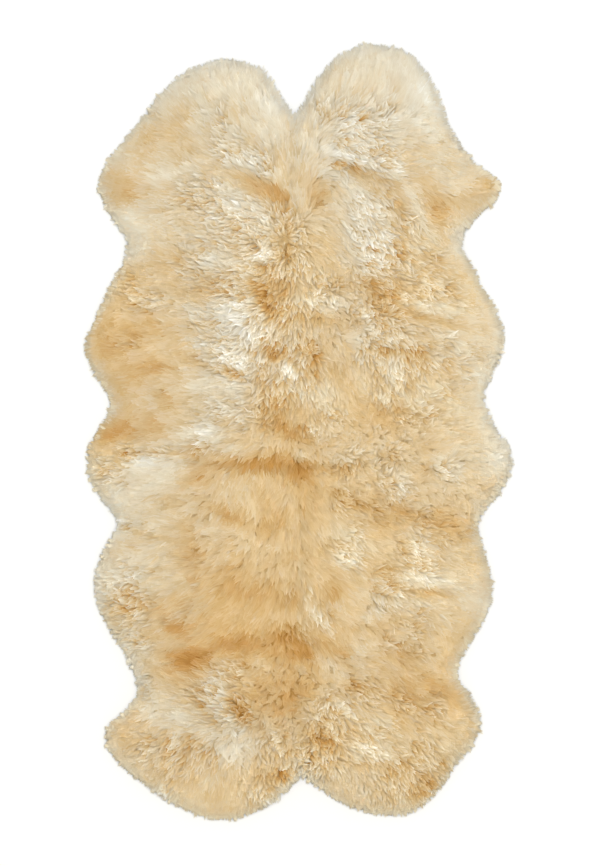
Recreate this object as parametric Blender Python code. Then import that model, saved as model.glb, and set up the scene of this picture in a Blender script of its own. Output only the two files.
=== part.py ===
"""Quad sheepskin rug: four tanned pelts sewn edge to edge, lying flat with the wool side up.

Two pelts lie side by side with their heads towards +Y, and two more point towards -Y. Each pelt is
one solid, skin and wool together: flat underneath where it lies on the floor, and above a bed of
wool that is full in the middle, sinks along the seams and rounds down to the outline.

Lengths are metres. The outline is measured from the crossing of the two seams, and at the end the
whole rug is moved so that the origin is the middle of its footprint, on the floor.
"""
import math

import bmesh
import bpy
import numpy as np
from mathutils import Vector
from mathutils.geometry import interpolate_bezier

COLLECTION = "sheepskin_rug"

# ---------------------------------------------------------------- driving dimensions
WOOL_DEPTH = 0.050        # skin and combed-out wool in the middle of a pelt
EDGE_DEPTH = 0.009        # the last tips of the fringe stand this far off the floor
EDGE_ROUND = 0.062        # the bed rounds down to the edge over this width
SEAM_GAP = 0.0003         # clear space between two pelts along their seam
SEAM_SINK = 0.013         # how far the wool sinks where two pelts are joined
SEAM_SPREAD = 0.026       # half width of that sunken strip
SWELL = 0.0035            # slow rise and fall of the wool bed
SWELL_LENGTH = (0.23, 0.31)   # its wave lengths across and along the rug
SWELL_SHIFT = 0.6         # radians by which the waves across lie off the centre seam

# The centre seam ends in a notch between two heads, and the cross seam ends in a flank.
TOP_NOTCH = (-0.007, 0.810)
BOTTOM_NOTCH = (0.006, -0.741)
LEFT_FLANK = (-0.496, -0.002)
RIGHT_FLANK = (0.506, -0.004)

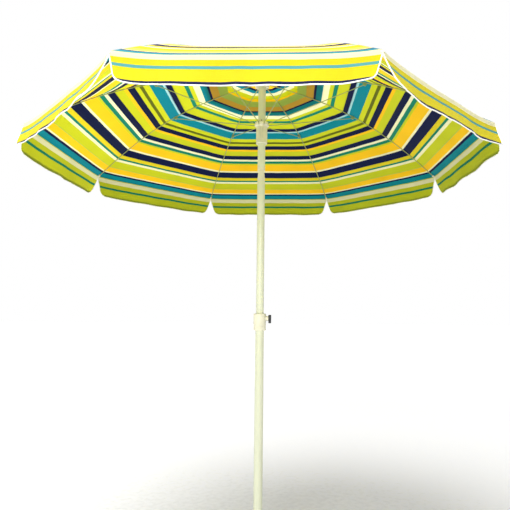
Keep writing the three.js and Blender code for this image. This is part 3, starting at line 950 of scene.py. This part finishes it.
def hub_body():
    edge, hole = 0.003, STUD_R + 0.0005
    hub = turned("hub_body", [
        (MAST_R + GAP, HUB_BOTTOM), *arc(HUB_R - edge, HUB_BOTTOM + edge, edge, -90, 0),
        *arc(HUB_R - edge, HUB_TOP - edge, edge, 0, 90),
        (hole, HUB_TOP), (hole, MAST_TOP + GAP), (MAST_R + GAP, MAST_TOP + GAP)], ivory, 96)
    half_slit = EYE_Y + 0.0004
    for i in range(RIBS):
        slit = block("slit", (RING_R - EYE_R - GAP, HUB_R + 0.005), (-half_slit, half_slit),
                     (HUB_BOTTOM - 0.005, RING_Z + EYE_R + 0.0008))
        combine(hub, turn_to(slit, rib_angle(i)), "DIFFERENCE")
    return crease(hub)


def finial_cap():
    """A flat skirt, a waist and a round head over the cap's hole."""
    head_r = 0.0138
    return turned("finial_cap", [
        (0, MAST_TOP + 0.0006), (STUD_R, MAST_TOP + 0.0006), (STUD_R, HUB_TOP + GAP),
        *arc(0.0275, HUB_TOP + 0.0013, 0.001, -90, 0, 3), *arc(0.0265, HUB_TOP + 0.003, 0.002, 0, 70, 4),
        (0.0205, HUB_TOP + 0.0078), (0.0165, HUB_TOP + 0.011), (0.0148, HUB_TOP + 0.0145),
        (0.0134, HUB_TOP + 0.0195), *arc(0.0, HUB_TOP + 0.0160, head_r, 22, 90, 9)[:-1],
        (0, HUB_TOP + 0.0160 + head_r)], ivory, 96)


finish_piece(hub_body(), "mast_upper", "hub", slot="ivory_plastic")
finish_piece(finial_cap(), "mast_upper", "finial", slot="ivory_plastic")

# ---------------------------------------------------------------- runner and its latch

BORE, RUNNER_R, RUNNER_BOTTOM, CROWN_R = 0.0175, 0.0215, RIM_Z + 0.050, 0.031
CROWN_BOTTOM, CROWN_TOP = RIM_Z + 0.127, RIM_Z + 0.144
FLANGE_R, FLANGE_EDGE = 0.024, 0.0012
FIN_R, FIN_HALF, CROWN_SLIT_HALF = 0.024, 0.0012, 0.0025
WINDOW_X, LATCH_X, LATCH_BOTTOM, LATCH_TOP = 0.0054, 0.0036, RIM_Z + 0.071, RIM_Z + 0.120
LATCH_THICK, PAD_OUT = 0.0022, 0.0026
GRIP_GROOVES, GROOVE_PITCH, GRIP_GROOVE = 4, 0.003, 0.0012


def runner_body():
    """A sleeve with a foot flange and upright fins, under a crown with a slot for each stretcher."""
    fillet = 0.004
    runner = turned("runner_body", [
        (BORE, RUNNER_BOTTOM), *arc(FLANGE_R - FLANGE_EDGE, RUNNER_BOTTOM + FLANGE_EDGE, FLANGE_EDGE, -90, 0),
        *arc(FLANGE_R - FLANGE_EDGE, RUNNER_BOTTOM + 0.0048, FLANGE_EDGE, 0, 90),
        *arc(RUNNER_R + 0.001, RUNNER_BOTTOM + 0.007, 0.001, -90, -180, 3), (RUNNER_R, CROWN_BOTTOM - 0.004),
        *arc(RUNNER_R + fillet, CROWN_BOTTOM - 0.003, fillet, 180, 110, 4),
        (CROWN_R - 0.001, CROWN_BOTTOM + 0.0028),
        *arc(CROWN_R - 0.001, CROWN_BOTTOM + 0.004, 0.001, -60, 0, 3),
        *arc(CROWN_R - 0.002, CROWN_TOP - 0.002, 0.002, 0, 90), (BORE, CROWN_TOP)], ivory, 96)
    for i in range(1, RIBS):          # none over the latch, at -Y
        fin = block("fin", (RUNNER_R - 0.001, FIN_R), (-FIN_HALF, FIN_HALF),
                    (RUNNER_BOTTOM + 0.004, CROWN_BOTTOM + 0.002))
        combine(runner, turn_to(fin, -math.pi / 2 + 2 * i * HALF), "UNION")
    for i in range(RIBS):
        slit = block("slit", (0.022, CROWN_R + 0.005), (-CROWN_SLIT_HALF, CROWN_SLIT_HALF),
                     (CROWN_BOTTOM - 0.004, CROWN_TOP + 0.005))
        combine(runner, turn_to(slit, rib_angle(i)), "DIFFERENCE")
    window = block("window", (-WINDOW_X, WINDOW_X), (-RUNNER_R - 0.006, -BORE + 0.003),
                   (LATCH_BOTTOM - GAP, LATCH_TOP + GAP))
    return crease(combine(runner, window, "DIFFERENCE"))


def latch_tongue():
    """A springy tongue in the runner's window, with a grooved thumb pad near its top."""
    face = -RUNNER_R + GAP
    across = (-LATCH_X, LATCH_X)
    latch = block("latch_tongue", across, (face, face + LATCH_THICK), (LATCH_BOTTOM, LATCH_TOP))
    pad = block("pad", across, (face - PAD_OUT, face + 0.001), (LATCH_TOP - 0.016, LATCH_TOP - 0.002))
    combine(latch, pad, "UNION")
    for k in range(GRIP_GROOVES):
        low = LATCH_TOP - 0.0138 + GROOVE_PITCH * k
        groove = block("groove", (-0.004, 0.004), (face - 0.003, face - 0.0019), (low, low + GRIP_GROOVE))
        combine(latch, groove, "DIFFERENCE")
    return rounded(latch, 0.0003)


finish_piece(runner_body(), "runner", "runner", slot="ivory_plastic")
finish_piece(latch_tongue(), "runner_latch", "runner_latch", slot="ivory_plastic")

# ---------------------------------------------------------------- floor

bpy.ops.mesh.primitive_plane_add(size=60, location=(0, 0, -0.001))
floor = bpy.context.object
floor.name = "floor"
floor.data.materials.append(paper)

====

Exact copies of all the records are required.

#### [Exercise output]
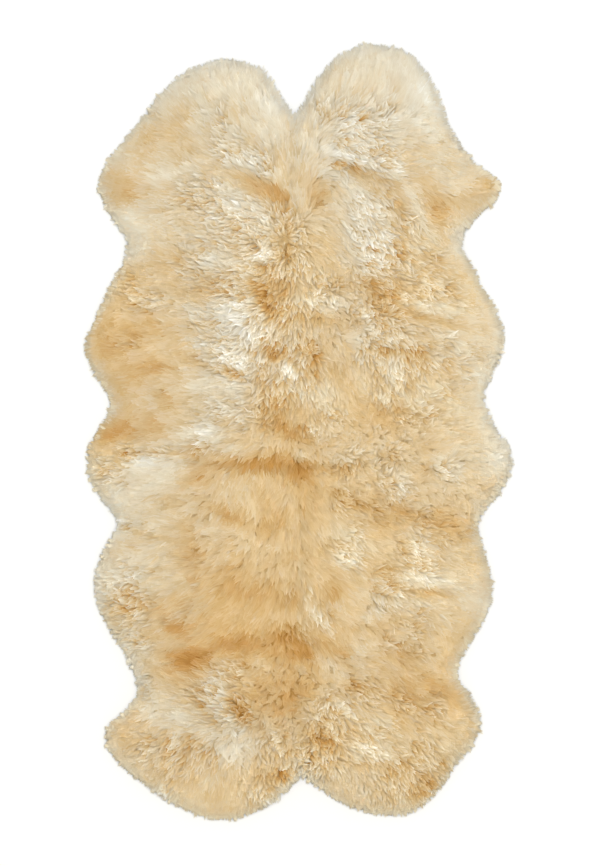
Recreate this object as parametric Blender Python code. Then import that model, saved as model.glb, and set up the scene of this picture in a Blender script of its own. Output only the two files.
=== part.py ===
"""Quad sheepskin rug: four tanned pelts sewn edge to edge, lying flat with the wool side up.

Two pelts lie side by side with their heads towards +Y, and two more point towards -Y. Each pelt is
one solid, skin and wool together: flat underneath where it lies on the floor, and above a bed of
wool that is full in the middle, sinks along the seams and rounds down to the outline.

Lengths are metres. The outline is measured from the crossing of the two seams, and at the end the
whole rug is moved so that the origin is the middle of its footprint, on the floor.
"""
import math

import bmesh
import bpy
import numpy as np
from mathutils import Vector
from mathutils.geometry import interpolate_bezier

COLLECTION = "sheepskin_rug"

# ---------------------------------------------------------------- driving dimensions
WOOL_DEPTH = 0.050        # skin and combed-out wool in the middle of a pelt
EDGE_DEPTH = 0.009        # the last tips of the fringe stand this far off the floor
EDGE_ROUND = 0.062        # the bed rounds down to the edge over this width
SEAM_GAP = 0.0003         # clear space between two pelts along their seam
SEAM_SINK = 0.013         # how far the wool sinks where two pelts are joined
SEAM_SPREAD = 0.026       # half width of that sunken strip
SWELL = 0.0035            # slow rise and fall of the wool bed
SWELL_LENGTH = (0.23, 0.31)   # its wave lengths across and along the rug
SWELL_SHIFT = 0.6         # radians by which the waves across lie off the centre seam

# The centre seam ends in a notch between two heads, and the cross seam ends in a flank.
TOP_NOTCH = (-0.007, 0.810)
BOTTOM_NOTCH = (0.006, -0.741)
LEFT_FLANK = (-0.496, -0.002)
RIGHT_FLANK = (0.506, -0.004)

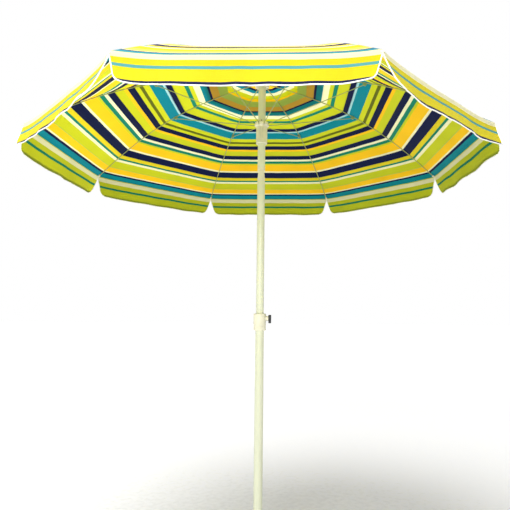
Keep writing the three.js and Blender code for this image. This is part 3, starting at line 950 of scene.py. This part finishes it.
def hub_body():
    edge, hole = 0.003, STUD_R + 0.0005
    hub = turned("hub_body", [
        (MAST_R + GAP, HUB_BOTTOM), *arc(HUB_R - edge, HUB_BOTTOM + edge, edge, -90, 0),
        *arc(HUB_R - edge, HUB_TOP - edge, edge, 0, 90),
        (hole, HUB_TOP), (hole, MAST_TOP + GAP), (MAST_R + GAP, MAST_TOP + GAP)], ivory, 96)
    half_slit = EYE_Y + 0.0004
    for i in range(RIBS):
        slit = block("slit", (RING_R - EYE_R - GAP, HUB_R + 0.005), (-half_slit, half_slit),
                     (HUB_BOTTOM - 0.005, RING_Z + EYE_R + 0.0008))
        combine(hub, turn_to(slit, rib_angle(i)), "DIFFERENCE")
    return crease(hub)


def finial_cap():
    """A flat skirt, a waist and a round head over the cap's hole."""
    head_r = 0.0138
    return turned("finial_cap", [
        (0, MAST_TOP + 0.0006), (STUD_R, MAST_TOP + 0.0006), (STUD_R, HUB_TOP + GAP),
        *arc(0.0275, HUB_TOP + 0.0013, 0.001, -90, 0, 3), *arc(0.0265, HUB_TOP + 0.003, 0.002, 0, 70, 4),
        (0.0205, HUB_TOP + 0.0078), (0.0165, HUB_TOP + 0.011), (0.0148, HUB_TOP + 0.0145),
        (0.0134, HUB_TOP + 0.0195), *arc(0.0, HUB_TOP + 0.0160, head_r, 22, 90, 9)[:-1],
        (0, HUB_TOP + 0.0160 + head_r)], ivory, 96)


finish_piece(hub_body(), "mast_upper", "hub", slot="ivory_plastic")
finish_piece(finial_cap(), "mast_upper", "finial", slot="ivory_plastic")

# ---------------------------------------------------------------- runner and its latch

BORE, RUNNER_R, RUNNER_BOTTOM, CROWN_R = 0.0175, 0.0215, RIM_Z + 0.050, 0.031
CROWN_BOTTOM, CROWN_TOP = RIM_Z + 0.127, RIM_Z + 0.144
FLANGE_R, FLANGE_EDGE = 0.024, 0.0012
FIN_R, FIN_HALF, CROWN_SLIT_HALF = 0.024, 0.0012, 0.0025
WINDOW_X, LATCH_X, LATCH_BOTTOM, LATCH_TOP = 0.0054, 0.0036, RIM_Z + 0.071, RIM_Z + 0.120
LATCH_THICK, PAD_OUT = 0.0022, 0.0026
GRIP_GROOVES, GROOVE_PITCH, GRIP_GROOVE = 4, 0.003, 0.0012


def runner_body():
    """A sleeve with a foot flange and upright fins, under a crown with a slot for each stretcher."""
    fillet = 0.004
    runner = turned("runner_body", [
        (BORE, RUNNER_BOTTOM), *arc(FLANGE_R - FLANGE_EDGE, RUNNER_BOTTOM + FLANGE_EDGE, FLANGE_EDGE, -90, 0),
        *arc(FLANGE_R - FLANGE_EDGE, RUNNER_BOTTOM + 0.0048, FLANGE_EDGE, 0, 90),
        *arc(RUNNER_R + 0.001, RUNNER_BOTTOM + 0.007, 0.001, -90, -180, 3), (RUNNER_R, CROWN_BOTTOM - 0.004),
        *arc(RUNNER_R + fillet, CROWN_BOTTOM - 0.003, fillet, 180, 110, 4),
        (CROWN_R - 0.001, CROWN_BOTTOM + 0.0028),
        *arc(CROWN_R - 0.001, CROWN_BOTTOM + 0.004, 0.001, -60, 0, 3),
        *arc(CROWN_R - 0.002, CROWN_TOP - 0.002, 0.002, 0, 90), (BORE, CROWN_TOP)], ivory, 96)
    for i in range(1, RIBS):          # none over the latch, at -Y
        fin = block("fin", (RUNNER_R - 0.001, FIN_R), (-FIN_HALF, FIN_HALF),
                    (RUNNER_BOTTOM + 0.004, CROWN_BOTTOM + 0.002))
        combine(runner, turn_to(fin, -math.pi / 2 + 2 * i * HALF), "UNION")
    for i in range(RIBS):
        slit = block("slit", (0.022, CROWN_R + 0.005), (-CROWN_SLIT_HALF, CROWN_SLIT_HALF),
                     (CROWN_BOTTOM - 0.004, CROWN_TOP + 0.005))
        combine(runner, turn_to(slit, rib_angle(i)), "DIFFERENCE")
    window = block("window", (-WINDOW_X, WINDOW_X), (-RUNNER_R - 0.006, -BORE + 0.003),
                   (LATCH_BOTTOM - GAP, LATCH_TOP + GAP))
    return crease(combine(runner, window, "DIFFERENCE"))


def latch_tongue():
    """A springy tongue in the runner's window, with a grooved thumb pad near its top."""
    face = -RUNNER_R + GAP
    across = (-LATCH_X, LATCH_X)
    latch = block("latch_tongue", across, (face, face + LATCH_THICK), (LATCH_BOTTOM, LATCH_TOP))
    pad = block("pad", across, (face - PAD_OUT, face + 0.001), (LATCH_TOP - 0.016, LATCH_TOP - 0.002))
    combine(latch, pad, "UNION")
    for k in range(GRIP_GROOVES):
        low = LATCH_TOP - 0.0138 + GROOVE_PITCH * k
        groove = block("groove", (-0.004, 0.004), (face - 0.003, face - 0.0019), (low, low + GRIP_GROOVE))
        combine(latch, groove, "DIFFERENCE")
    return rounded(latch, 0.0003)


finish_piece(runner_body(), "runner", "runner", slot="ivory_plastic")
finish_piece(latch_tongue(), "runner_latch", "runner_latch", slot="ivory_plastic")

# ---------------------------------------------------------------- floor

bpy.ops.mesh.primitive_plane_add(size=60, location=(0, 0, -0.001))
floor = bpy.context.object
floor.name = "floor"
floor.data.materials.append(paper)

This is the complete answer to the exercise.